Бабушка читала: «Скажи-ка, дядя, ведь недаром Москва спаленная пожаром, французу отдана?..» Дальше я не слышала, вопросы душили, в три года сразу три вопроса — полный «капут», значит, «ей еще рано». Почему французы? Нас же немцы хотят захватить! Это я еще спрошу — может, они тоже с нами воюют? Но почему «отдана?» Ведь мы Москву не отдали, не отдали и никогда врагу не отдадим! Пожар я уже себе представляла, но неужели вся Москва совсем сгорела? Все равно она не сдалась, я точно знаю, папа уже чинит железную дорогу под Дмитровом, и зачем мы только уехали из Москвы, в Ярославле тоже бомбежки… Слово «Москва-сква-сква-сква» повторялось чаще всех слов, и второе хорошее слово — «довойны». Вообразить себе «довойну» и Москву я не могла, но когда уж слишком взахлеб ревела, выскакивало оправдание: «Я подумала, что Москва вся сгорела…» И так посложно, осторожно уяснив пугающую строку, я уже могла выскочить в рубашке к гостям и, перекрикивая патефон, прочесть им в новогоднюю ночь: «Скажи-ка, дядя, ведь недаром Москва, спаленная пожаром…» Встречали сорок второй год, однако же смеялись…

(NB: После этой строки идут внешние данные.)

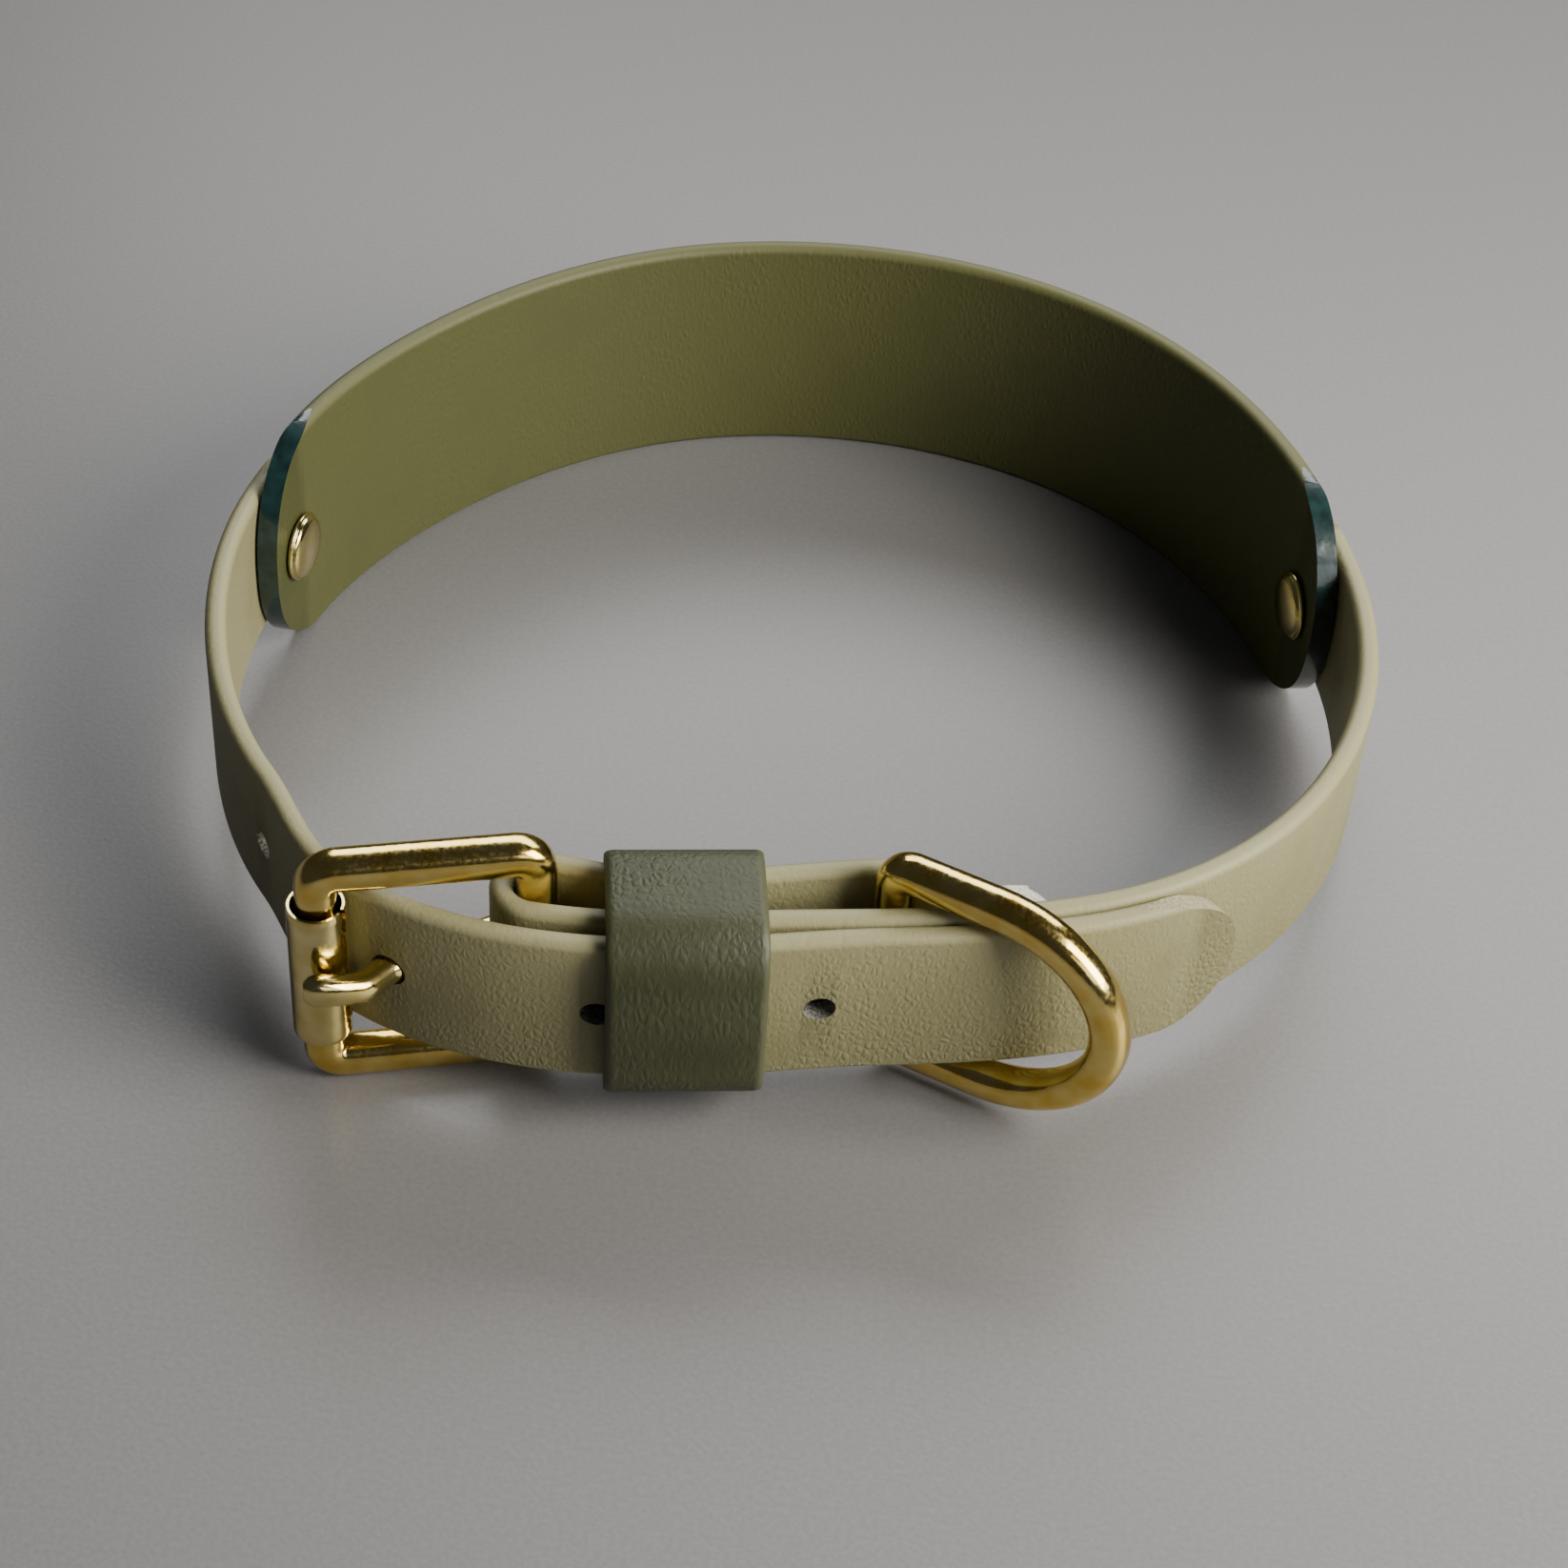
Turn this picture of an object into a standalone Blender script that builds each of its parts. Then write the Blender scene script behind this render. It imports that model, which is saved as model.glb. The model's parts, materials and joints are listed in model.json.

Брат мой родился в октябре сорок первого. Помню воздушную тревогу, мы бежим в подвал, маме удалось донести его спящим, и в полной темноте, в тесноте, в напряженной тишине наш младенец отчетливо изрек — «алигу-ква-ква-ква…» Подвал сотрясался от хохота, весь двор запомнил первые его в жизни слова. «Покажи, Юрик, как квакушка квакает? Ой, я прямо обсикалась! Ква, ква, ква!» И я подсказывала с гордостью — «Москва!» До лягушек ему было еще далеко, уверена — он сообщил спросонья единственное слово, застрявшее в ушах, — «Москва». Ярославское оканье искажало любимое слово «до войны», получалось тягуче и грустно, но я знала, что мы не здешние, мы скоро вернемся в свой потерянный рай.
Прошла целая эпоха — шесть лет! — с победными салютами, веселыми песнями — «Барон Фондершпик попал на русский штык, остался от барона только пшик» и особенно любимой, детской: «Вернись, попробуй, дорогой, дорогой, тебя я встречу кочергой, кочергой». Сквозь пришепетывание патефона слов было не разобрать, одна «кочерга». Кто тогда знал, что она английская? Наша русская, плясовая, народная! Прошла и тайная досада, что война уже кончилась, а нам не досталось повоевать, но ничего, мы тоже будем бороться, мы уже боремся — за мир во всем мире. Прошел и долгий, слившийся с победой праздник — день рождения Москвы, восьмисотлетие…
И вот я впервые в жизни оказалась далеко от Москвы — одна, без родителей.